La fille du patron de Huawei a ensuite embarqué à bord d'un avion pour Shenzhen, recouvrant la liberté après trois ans d'assignation à résidence à Vancouver et échappant à une extradition vers les Etats-Unis qui voulaient la juger pour fraude bancaire.

Chassé-croisé

Depuis son avion, Meng Wanzhou a posté un message sur les réseaux sociaux chinois remerciant "le parti et le gouvernement".

"C'est cette nuance de rouge brillant chinois qui (...) me conduit sur le long chemin du retour", a-t-elle écrit.

Quant aux "deux Michael", comme ils sont appelés dans leur pays, c'est le Premier ministre Justin Trudeau qui a annoncé vendredi à la presse la fin de leur détention.

"Il y a 12 minutes, Michael Kovrig et Michael Spavor ont quitté l'espace aérien chinois, en route pour la maison", a-t-il dit, sans vouloir donner de détails sur les circonstances de leur libération, car "c'est une opération actuellement en cours".

Ils sont attendus samedi au Canada, a-t-il précisé.

Les "Deux Michaels" ont été arrêtés quelques jours seulement après Mme Meng pour ce qu'Ottawa a qualifié d'accusations d'espionnage "inventées de toutes pièces". De son côté, Pékin a qualifié le cas de Meng Wanzhou d'"incident purement politique".

Le secrétaire d'Etat américain Antony Blinken a rapidement salué la décision des autorités chinoises de libérer les deux Canadiens après leur détention "arbitraire".

Vers un abandon des poursuites?

Le départ de Meng Wanzhou pour la Chine est la concrétisation d'un accord spectaculaire rendu public vendredi par un tribunal de New York entre le ministère de la Justice et le mastodonte chinois des télécoms.

Lors d'une audience publique du tribunal fédéral de Brooklyn, le représentant du ministère de la Justice David Kessler avait proposé de "reporter" jusqu'au 1er décembre 2022 les "poursuites" engagées depuis fin 2018 contre Meng Wanzhou, notamment pour "complot" en vue de commettre une "fraude bancaire".

L'accord, entériné et qualifié de "sérieux" par le tribunal fédéral de Brooklyn - que le Wall Street Journal a été le premier à dévoiler - prévoyait aussi que Washington recommande à Ottawa de faire "libérer" Mme Meng et abandonne de facto toute demande d'extradition.

La justice américaine accusait la numéro 2 du géant chinois des télécoms d'avoir menti à un cadre de la banque HSBC lors d'une rencontre à Hong Kong en 2013, à propos des liens entre le groupe chinois et une filiale nommée Skycom qui vendait des équipements à l'Iran, exposant l'établissement à des sanctions américaines.

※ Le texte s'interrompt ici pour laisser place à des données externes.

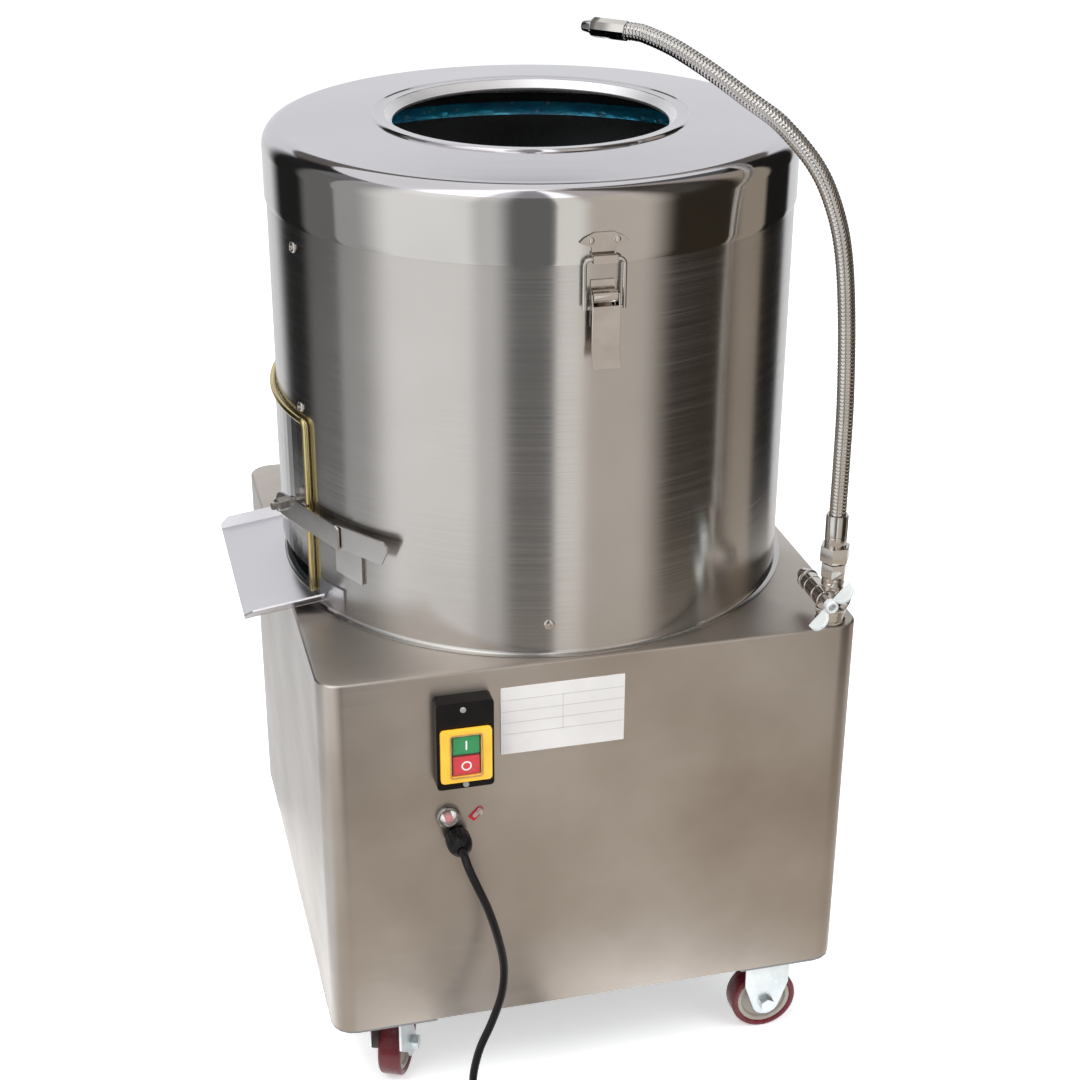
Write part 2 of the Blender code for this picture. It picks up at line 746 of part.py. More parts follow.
def build_base_frame():
    """Rail ring, corner plates for the casters, posts and the motor shelf, welded together."""
    half = inner_half - gap
    low = corner_plate_top - corner_plate_thickness / 2
    high = ground_clearance + rail_height
    ring = block("base_frame", (2 * half, 2 * half, high - low), (0, 0, (low + high) / 2), mild_steel,
                 corner=cabinet_corner_radius - cabinet_sheet, segments=4)
    inside = 2 * (half - rail_width)
    cut(ring, block("cut_ring", (inside, inside, high - low + 2 * cut_overrun), (0, 0, (low + high) / 2)))
    middle = half_cabinet - corner_plate_reach / 2
    for x_side in (-1, 1):
        for y_side in (-1, 1):
            reach = corner_plate_reach
            bend = cabinet_corner_radius
            loop = [(-reach / 2, -reach / 2), (reach / 2, -reach / 2)]
            loop += arc((reach / 2 - bend, reach / 2 - bend), bend, 0, 90, 5)
            loop += [(-reach / 2, reach / 2)]
            side = Vector((x_side, 0, 0)) if x_side * y_side > 0 else Vector((0, y_side, 0))
            up = Vector((0, y_side, 0)) if x_side * y_side > 0 else Vector((x_side, 0, 0))
            place = (x_side * middle, y_side * middle, (corner_plate_top + corner_plate_bottom) / 2)
            fuse(ring, prism("corner_plate", [loop], corner_plate_thickness, frame_matrix(place, side, up)))
    post_top = shelf_height - shelf_thickness / 2
    post_low = high - rail_height / 2
    post_middle = half - rail_width / 2
    size = (post_width, post_width, post_top - post_low)
    for place in ((post_middle, motor_y - motor_radius), (post_middle, motor_y + motor_radius),
                  (motor_x - motor_radius, post_middle)):
        fuse(ring, block("post", size, (*place, (post_low + post_top) / 2)))
    left = motor_x - shelf_inner_reach
    near = motor_y - shelf_inner_reach
    far = post_middle + post_width / 2
    shelf = block("shelf", (far - left, far - near, shelf_thickness),
                  ((far + left) / 2, (far + near) / 2, shelf_height - shelf_thickness / 2),
                  corner=cabinet_corner_radius, segments=2)
    fuse(ring, shelf)
    hole_low = (motor_x, motor_y, shelf_height - shelf_thickness - cut_overrun)
    hole_high = (motor_x, motor_y, shelf_height + cut_overrun)
    cut(ring, rod("cut_spigot", motor_spigot_radius + gap, hole_low, hole_high, steps=small_steps))
    return ring


# Casters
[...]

Selon le ministère de la Justice, Mme Meng a reconnu qu'elle avait fait à l'époque "de fausses déclarations" et "dissimulé la vérité" au cadre de HSBC sur les "activités de Huawei en Iran".

Si l'accord en justice n'est pas contesté ou rompu d'ici le 1er décembre 2022, les poursuites seront définitivement abandonnées, selon Washington.

En Chine, le fait que Meng Wanzhou a reconnu les faits a été effacée d'internet.

L'agence de presse d'État Xinhua a déclaré qu'elle rentrait en Chine "grâce aux efforts incessants du gouvernement chinois", tandis que le rédacteur en chef du journal d'État Global Times l'a déclarée "libérée après avoir plaidé non coupable".

Les médias d'État n'ont pas mentionné la libération des deux Canadiens.

Même si les liens entre le Canada et la Chine "ne reviendront probablement pas à ce qu'ils étaient auparavant", estime l'ancien ambassadeur canadien en Chine, Guy Saint-Jacques, la résolution de cette affaire signifie "une épine de moins" dans les relations bilatérales.

Mais le fait que la libération de MM. Kovrig et Spavor coïncide avec celle de Mme. Meng "confirme bien qu'il s'agissait d'une diplomatie des otages", considère-t-il.

"Je pense que cela enverra probablement la mauvaise leçon à la Chine", renchérit Lynette Ong, professeure associée de sciences politiques à l'Université de Toronto, "que la diplomatie des otages fonctionne".